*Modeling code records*
━━━━

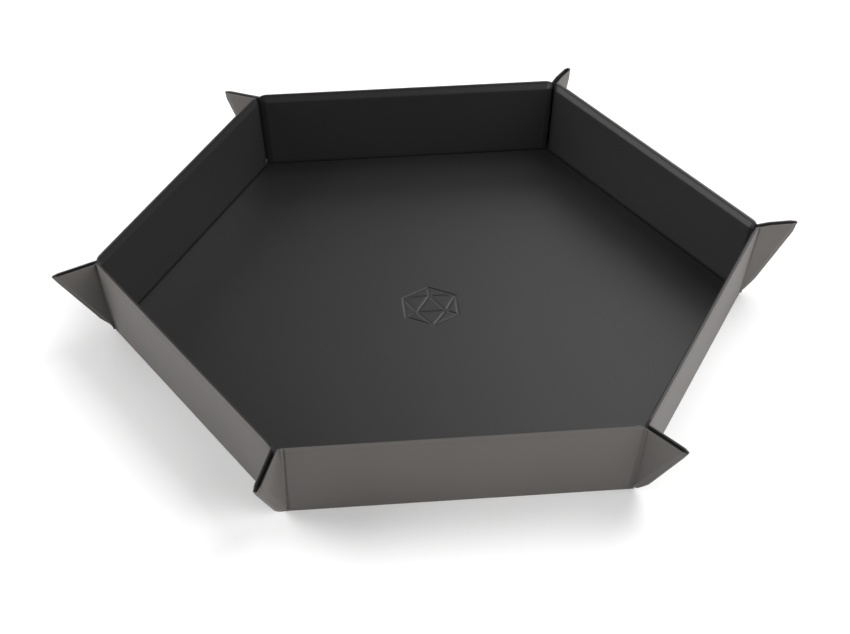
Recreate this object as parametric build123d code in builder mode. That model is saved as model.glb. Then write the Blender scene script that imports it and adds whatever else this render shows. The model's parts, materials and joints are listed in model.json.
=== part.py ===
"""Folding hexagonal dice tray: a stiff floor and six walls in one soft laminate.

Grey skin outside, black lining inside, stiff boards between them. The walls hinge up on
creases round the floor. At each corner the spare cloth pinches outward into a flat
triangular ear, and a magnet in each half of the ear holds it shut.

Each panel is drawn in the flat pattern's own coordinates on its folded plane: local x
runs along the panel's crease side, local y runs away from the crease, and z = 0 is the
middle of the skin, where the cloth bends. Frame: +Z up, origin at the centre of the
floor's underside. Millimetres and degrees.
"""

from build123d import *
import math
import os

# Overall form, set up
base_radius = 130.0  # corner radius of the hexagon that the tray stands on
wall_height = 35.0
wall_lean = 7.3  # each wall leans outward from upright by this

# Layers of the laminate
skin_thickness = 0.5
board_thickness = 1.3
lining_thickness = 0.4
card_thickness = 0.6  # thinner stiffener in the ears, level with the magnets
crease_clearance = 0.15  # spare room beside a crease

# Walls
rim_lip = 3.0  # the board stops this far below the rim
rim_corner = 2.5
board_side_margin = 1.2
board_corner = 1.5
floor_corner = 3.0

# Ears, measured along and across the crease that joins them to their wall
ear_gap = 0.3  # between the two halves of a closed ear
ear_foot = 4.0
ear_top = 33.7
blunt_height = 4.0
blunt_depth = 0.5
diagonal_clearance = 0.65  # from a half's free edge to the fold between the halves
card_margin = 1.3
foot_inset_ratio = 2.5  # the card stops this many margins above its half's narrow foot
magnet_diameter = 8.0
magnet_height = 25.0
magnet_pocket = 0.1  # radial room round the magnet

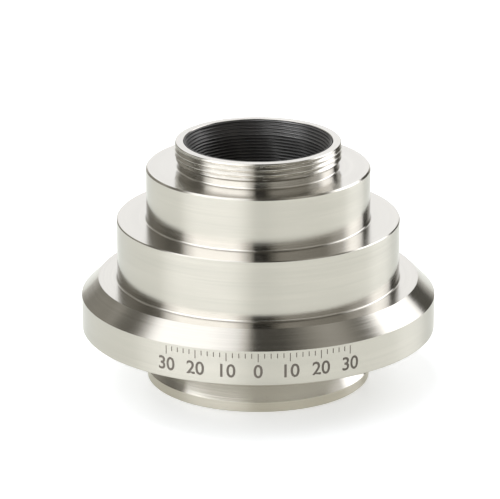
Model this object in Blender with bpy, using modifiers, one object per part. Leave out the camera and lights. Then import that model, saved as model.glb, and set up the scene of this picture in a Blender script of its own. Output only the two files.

━━━━

*Instructions for the task*
Everything from the first line through the line containing "magnet_pocket = 0.1" should be quoted exactly, and nothing beyond it.

*Written response*
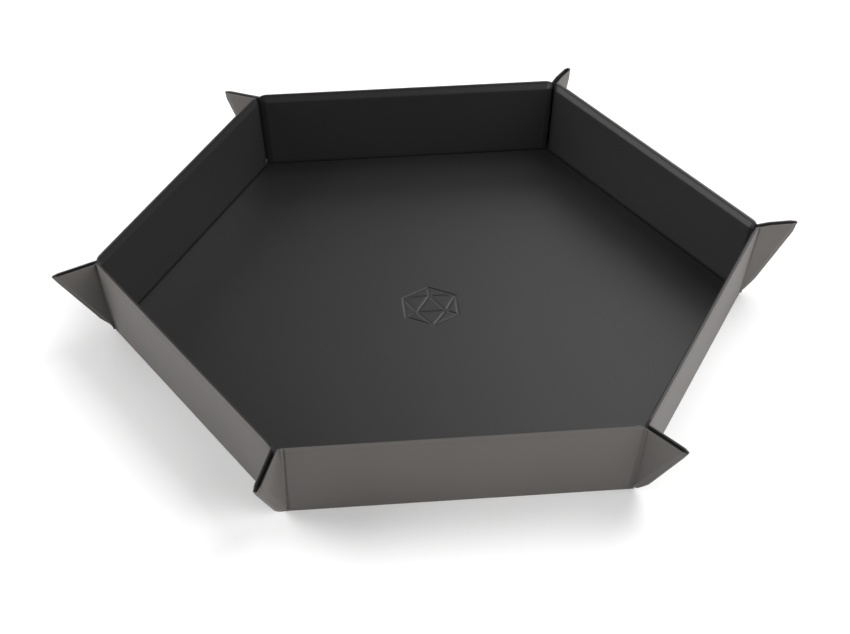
Recreate this object as parametric build123d code in builder mode. That model is saved as model.glb. Then write the Blender scene script that imports it and adds whatever else this render shows. The model's parts, materials and joints are listed in model.json.
=== part.py ===
"""Folding hexagonal dice tray: a stiff floor and six walls in one soft laminate.

Grey skin outside, black lining inside, stiff boards between them. The walls hinge up on
creases round the floor. At each corner the spare cloth pinches outward into a flat
triangular ear, and a magnet in each half of the ear holds it shut.

Each panel is drawn in the flat pattern's own coordinates on its folded plane: local x
runs along the panel's crease side, local y runs away from the crease, and z = 0 is the
middle of the skin, where the cloth bends. Frame: +Z up, origin at the centre of the
floor's underside. Millimetres and degrees.
"""

from build123d import *
import math
import os

# Overall form, set up
base_radius = 130.0  # corner radius of the hexagon that the tray stands on
wall_height = 35.0
wall_lean = 7.3  # each wall leans outward from upright by this

# Layers of the laminate
skin_thickness = 0.5
board_thickness = 1.3
lining_thickness = 0.4
card_thickness = 0.6  # thinner stiffener in the ears, level with the magnets
crease_clearance = 0.15  # spare room beside a crease

# Walls
rim_lip = 3.0  # the board stops this far below the rim
rim_corner = 2.5
board_side_margin = 1.2
board_corner = 1.5
floor_corner = 3.0

# Ears, measured along and across the crease that joins them to their wall
ear_gap = 0.3  # between the two halves of a closed ear
ear_foot = 4.0
ear_top = 33.7
blunt_height = 4.0
blunt_depth = 0.5
diagonal_clearance = 0.65  # from a half's free edge to the fold between the halves
card_margin = 1.3
foot_inset_ratio = 2.5  # the card stops this many margins above its half's narrow foot
magnet_diameter = 8.0
magnet_height = 25.0
magnet_pocket = 0.1  # radial room round the magnet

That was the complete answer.